B. Acquisition de la clause et limites de l’exception d’inexécution

Le cœur du litige réside dans l’opposabilité de la clause résolutoire après un commandement demeuré infructueux. Le juge en constate l’acquisition au regard du délai légal et de l’absence de régularisation effective. L’exception d’inexécution est ensuite cantonnée, dans des termes clairs et fermes: « exception d’inexécution ne peut prospérer en matière de paiement du loyer, sauf pour un locataire à établir la non-décence des lieux ». Les éléments produits, non datés et non localisés, ne démontrent pas la non-décence, distincte de l’insalubrité, de sorte que la suspension unilatérale du paiement ne saurait être admise.

L’office du juge se prolonge par un refus d’astreinte, guidé par la finalité de la sanction pécuniaire: « Il n’apparaît en revanche pas nécessaire d’assortir d’une astreinte l’obligation de quitter les lieux ». Le raisonnement se fonde sur la fonction réparatrice de l’indemnité d’occupation au regard de l’article L.421-2 du code des procédures civiles d’exécution.

II. Portée financière et limites des mécanismes de sauvegarde

A. Assiette de la dette et indemnité d’occupation

Le tribunal arrête la dette au jour indiqué, distinguant arriérés antérieurs à l’acquisition et indemnité d’occupation postérieure, puis fixe une indemnité mensuelle égale au loyer. Il précise que « Cette indemnité mensuelle d’occupation sera fixée au montant du loyer et des charges qui auraient été dus en l’absence de résiliation du bail ». Sa fonction est clairement énoncée: « afin de réparer le préjudice découlant pour le demandeur de l’occupation indue de son bien et de son impossibilité de le relouer ».

Cette construction indemnitaire privilégie la réparation intégrale du préjudice locatif, en neutralisant l’enrichissement injustifié de l’occupant.

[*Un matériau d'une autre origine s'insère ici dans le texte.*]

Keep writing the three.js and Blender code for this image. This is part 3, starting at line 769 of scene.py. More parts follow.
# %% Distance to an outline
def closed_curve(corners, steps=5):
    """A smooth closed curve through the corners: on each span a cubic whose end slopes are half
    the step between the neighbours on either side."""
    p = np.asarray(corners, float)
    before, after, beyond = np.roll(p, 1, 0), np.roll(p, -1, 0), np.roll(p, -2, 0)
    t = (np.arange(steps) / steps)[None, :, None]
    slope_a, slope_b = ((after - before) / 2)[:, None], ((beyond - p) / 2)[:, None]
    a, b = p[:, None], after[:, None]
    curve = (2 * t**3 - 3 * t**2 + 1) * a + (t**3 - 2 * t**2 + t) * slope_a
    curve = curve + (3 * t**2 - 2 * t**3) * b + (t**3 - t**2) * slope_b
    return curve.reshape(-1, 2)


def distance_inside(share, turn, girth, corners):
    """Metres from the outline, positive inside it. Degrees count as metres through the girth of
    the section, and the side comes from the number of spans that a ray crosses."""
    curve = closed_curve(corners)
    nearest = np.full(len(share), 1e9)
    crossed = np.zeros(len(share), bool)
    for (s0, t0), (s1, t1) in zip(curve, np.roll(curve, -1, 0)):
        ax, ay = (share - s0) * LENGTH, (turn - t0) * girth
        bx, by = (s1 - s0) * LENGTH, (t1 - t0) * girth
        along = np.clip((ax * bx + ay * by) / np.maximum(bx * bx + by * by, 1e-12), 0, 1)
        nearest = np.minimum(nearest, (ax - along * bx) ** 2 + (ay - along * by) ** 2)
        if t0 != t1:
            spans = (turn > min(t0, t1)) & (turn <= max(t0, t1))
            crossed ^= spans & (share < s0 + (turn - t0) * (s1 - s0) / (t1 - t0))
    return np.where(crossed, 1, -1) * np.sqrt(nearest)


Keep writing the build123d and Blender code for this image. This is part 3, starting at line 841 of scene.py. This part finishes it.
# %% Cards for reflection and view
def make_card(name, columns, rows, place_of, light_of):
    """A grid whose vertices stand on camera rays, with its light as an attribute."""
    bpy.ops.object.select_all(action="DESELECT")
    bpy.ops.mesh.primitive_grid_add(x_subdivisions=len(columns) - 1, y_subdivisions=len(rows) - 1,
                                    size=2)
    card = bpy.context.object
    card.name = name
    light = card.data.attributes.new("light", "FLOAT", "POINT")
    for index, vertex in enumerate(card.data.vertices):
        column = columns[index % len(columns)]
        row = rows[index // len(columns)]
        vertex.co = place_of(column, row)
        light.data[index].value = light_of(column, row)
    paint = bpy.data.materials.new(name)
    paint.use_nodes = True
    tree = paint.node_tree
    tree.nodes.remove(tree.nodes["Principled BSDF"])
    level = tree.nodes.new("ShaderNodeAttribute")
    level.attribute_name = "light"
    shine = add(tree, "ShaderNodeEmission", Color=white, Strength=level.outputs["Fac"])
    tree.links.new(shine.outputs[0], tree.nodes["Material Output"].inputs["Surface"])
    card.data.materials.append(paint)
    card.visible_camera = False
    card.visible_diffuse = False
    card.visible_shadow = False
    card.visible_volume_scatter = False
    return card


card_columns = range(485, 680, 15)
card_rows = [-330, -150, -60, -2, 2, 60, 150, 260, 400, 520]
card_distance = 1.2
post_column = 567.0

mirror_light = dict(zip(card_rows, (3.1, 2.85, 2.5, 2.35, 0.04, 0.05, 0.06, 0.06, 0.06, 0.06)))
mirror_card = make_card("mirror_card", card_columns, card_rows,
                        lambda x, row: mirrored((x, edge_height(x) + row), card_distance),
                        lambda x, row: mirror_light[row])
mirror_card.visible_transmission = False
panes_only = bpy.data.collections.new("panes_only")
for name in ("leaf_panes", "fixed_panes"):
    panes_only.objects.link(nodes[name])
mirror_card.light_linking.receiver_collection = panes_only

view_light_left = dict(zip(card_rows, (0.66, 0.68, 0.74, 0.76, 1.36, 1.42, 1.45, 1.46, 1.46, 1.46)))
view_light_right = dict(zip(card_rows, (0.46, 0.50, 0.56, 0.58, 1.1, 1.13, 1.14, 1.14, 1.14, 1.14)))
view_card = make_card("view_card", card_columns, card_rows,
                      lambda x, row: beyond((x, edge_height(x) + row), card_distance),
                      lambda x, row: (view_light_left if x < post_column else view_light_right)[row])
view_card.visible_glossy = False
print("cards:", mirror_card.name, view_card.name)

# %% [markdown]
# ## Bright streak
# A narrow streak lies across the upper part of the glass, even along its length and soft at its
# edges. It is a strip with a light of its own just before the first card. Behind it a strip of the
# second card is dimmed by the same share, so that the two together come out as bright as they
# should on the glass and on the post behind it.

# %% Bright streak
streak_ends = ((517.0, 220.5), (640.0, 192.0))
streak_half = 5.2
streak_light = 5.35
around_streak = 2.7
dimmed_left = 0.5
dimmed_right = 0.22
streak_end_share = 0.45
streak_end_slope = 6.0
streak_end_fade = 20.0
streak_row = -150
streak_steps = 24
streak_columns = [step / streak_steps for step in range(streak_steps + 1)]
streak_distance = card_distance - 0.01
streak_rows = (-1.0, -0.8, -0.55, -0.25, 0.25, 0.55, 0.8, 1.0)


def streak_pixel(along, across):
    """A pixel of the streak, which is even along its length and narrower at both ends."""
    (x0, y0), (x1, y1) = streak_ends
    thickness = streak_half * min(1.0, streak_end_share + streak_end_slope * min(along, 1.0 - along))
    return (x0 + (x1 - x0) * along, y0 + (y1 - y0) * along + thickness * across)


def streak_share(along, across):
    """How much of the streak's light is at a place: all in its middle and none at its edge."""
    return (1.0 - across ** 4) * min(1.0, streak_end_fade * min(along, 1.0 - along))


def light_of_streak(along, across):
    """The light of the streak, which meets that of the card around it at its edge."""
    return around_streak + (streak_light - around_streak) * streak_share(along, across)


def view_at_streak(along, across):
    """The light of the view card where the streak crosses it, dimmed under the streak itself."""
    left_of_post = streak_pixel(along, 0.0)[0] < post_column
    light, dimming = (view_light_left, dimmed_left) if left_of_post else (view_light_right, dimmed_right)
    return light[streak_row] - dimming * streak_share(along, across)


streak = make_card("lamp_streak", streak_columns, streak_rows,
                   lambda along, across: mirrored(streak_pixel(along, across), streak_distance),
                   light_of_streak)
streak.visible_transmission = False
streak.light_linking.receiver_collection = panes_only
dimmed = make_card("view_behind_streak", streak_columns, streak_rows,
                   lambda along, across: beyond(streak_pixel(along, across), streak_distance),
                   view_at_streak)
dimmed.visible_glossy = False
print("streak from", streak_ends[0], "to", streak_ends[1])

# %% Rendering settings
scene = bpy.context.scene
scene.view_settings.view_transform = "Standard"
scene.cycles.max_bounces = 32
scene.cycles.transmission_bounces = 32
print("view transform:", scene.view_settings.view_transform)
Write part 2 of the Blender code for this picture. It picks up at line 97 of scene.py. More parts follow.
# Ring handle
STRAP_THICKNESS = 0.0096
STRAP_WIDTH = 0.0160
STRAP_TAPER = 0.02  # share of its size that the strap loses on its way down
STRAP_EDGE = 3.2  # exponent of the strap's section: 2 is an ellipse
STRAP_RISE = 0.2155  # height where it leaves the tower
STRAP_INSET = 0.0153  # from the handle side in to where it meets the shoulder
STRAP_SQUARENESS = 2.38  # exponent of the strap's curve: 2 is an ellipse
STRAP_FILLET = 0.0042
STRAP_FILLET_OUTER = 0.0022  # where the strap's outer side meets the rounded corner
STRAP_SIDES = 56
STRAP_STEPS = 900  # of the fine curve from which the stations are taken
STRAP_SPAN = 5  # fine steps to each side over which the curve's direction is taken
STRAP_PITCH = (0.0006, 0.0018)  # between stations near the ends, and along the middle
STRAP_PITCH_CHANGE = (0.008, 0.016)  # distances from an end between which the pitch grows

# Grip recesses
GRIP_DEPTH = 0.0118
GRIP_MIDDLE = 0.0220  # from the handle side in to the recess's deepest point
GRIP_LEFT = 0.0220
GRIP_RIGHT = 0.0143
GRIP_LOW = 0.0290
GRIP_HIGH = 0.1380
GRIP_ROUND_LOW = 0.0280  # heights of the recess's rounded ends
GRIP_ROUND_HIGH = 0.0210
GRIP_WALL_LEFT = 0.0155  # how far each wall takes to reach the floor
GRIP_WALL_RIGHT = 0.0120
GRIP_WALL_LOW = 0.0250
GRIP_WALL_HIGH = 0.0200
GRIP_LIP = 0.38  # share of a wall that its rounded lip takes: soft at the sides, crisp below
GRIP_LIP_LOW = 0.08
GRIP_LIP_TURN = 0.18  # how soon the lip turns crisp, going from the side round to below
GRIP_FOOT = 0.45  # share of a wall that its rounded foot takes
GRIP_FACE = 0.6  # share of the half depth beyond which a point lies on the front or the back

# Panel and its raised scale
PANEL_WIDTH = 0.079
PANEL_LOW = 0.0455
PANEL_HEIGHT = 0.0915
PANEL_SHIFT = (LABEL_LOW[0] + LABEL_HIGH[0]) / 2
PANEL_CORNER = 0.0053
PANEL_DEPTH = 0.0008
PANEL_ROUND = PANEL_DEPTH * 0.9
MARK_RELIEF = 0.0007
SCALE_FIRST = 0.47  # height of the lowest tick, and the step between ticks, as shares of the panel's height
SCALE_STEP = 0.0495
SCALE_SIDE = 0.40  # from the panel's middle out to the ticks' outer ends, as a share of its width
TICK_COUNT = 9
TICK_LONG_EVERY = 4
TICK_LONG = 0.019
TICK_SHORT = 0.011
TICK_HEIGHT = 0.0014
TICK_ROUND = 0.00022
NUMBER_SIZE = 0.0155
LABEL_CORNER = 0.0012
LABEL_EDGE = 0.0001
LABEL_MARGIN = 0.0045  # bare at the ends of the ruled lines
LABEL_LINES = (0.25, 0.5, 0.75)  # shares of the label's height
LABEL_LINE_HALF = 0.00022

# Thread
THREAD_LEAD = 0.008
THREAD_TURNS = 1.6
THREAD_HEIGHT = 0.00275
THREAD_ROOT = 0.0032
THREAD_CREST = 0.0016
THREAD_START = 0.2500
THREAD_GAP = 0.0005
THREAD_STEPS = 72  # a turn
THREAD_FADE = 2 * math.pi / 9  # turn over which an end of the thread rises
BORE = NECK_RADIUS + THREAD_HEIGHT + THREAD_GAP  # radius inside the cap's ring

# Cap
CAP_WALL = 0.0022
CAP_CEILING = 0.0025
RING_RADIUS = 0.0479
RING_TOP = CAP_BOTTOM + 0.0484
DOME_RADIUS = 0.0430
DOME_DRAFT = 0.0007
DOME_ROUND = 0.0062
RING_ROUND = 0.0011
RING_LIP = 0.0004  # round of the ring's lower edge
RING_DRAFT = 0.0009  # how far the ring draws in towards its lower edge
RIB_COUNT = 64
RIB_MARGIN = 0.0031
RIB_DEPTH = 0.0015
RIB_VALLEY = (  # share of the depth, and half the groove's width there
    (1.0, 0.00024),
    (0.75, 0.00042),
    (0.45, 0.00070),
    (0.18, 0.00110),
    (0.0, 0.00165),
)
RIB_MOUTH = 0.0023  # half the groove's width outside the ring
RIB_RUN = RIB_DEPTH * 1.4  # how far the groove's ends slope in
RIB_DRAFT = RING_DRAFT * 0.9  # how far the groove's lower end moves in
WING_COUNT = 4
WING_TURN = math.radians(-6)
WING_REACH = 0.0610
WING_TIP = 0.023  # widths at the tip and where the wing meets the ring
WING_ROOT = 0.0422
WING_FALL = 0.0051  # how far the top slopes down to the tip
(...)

Elle évite de dédoubler les instruments de contrainte, la pression financière de l’indemnité rendant superflue une astreinte additionnelle.

B. Délais de paiement et suspension: application cumulative et stricte

Sur les mécanismes d’apurement, le tribunal applique strictement l’article 24, exigeant la reprise intégrale du loyer courant avant l’audience, cumulativement avec une capacité de règlement. Constatant un unique versement modeste depuis le commandement, il refuse délais et suspension, et le formule précisément dans les termes déjà cités.

La solution est cohérente avec la lettre rénovée du texte, qui conditionne la clémence à une reprise effective et non simplement déclarative. Elle peut paraître rigide dans des hypothèses de difficultés administratives, toutefois elle affirme une exigence de bonne foi démontrée par des versements réguliers. En pratique, l’articulation retenue incite à un apurement concret et documenté, seul susceptible d’ouvrir la voie à la suspension de la clause résolutoire.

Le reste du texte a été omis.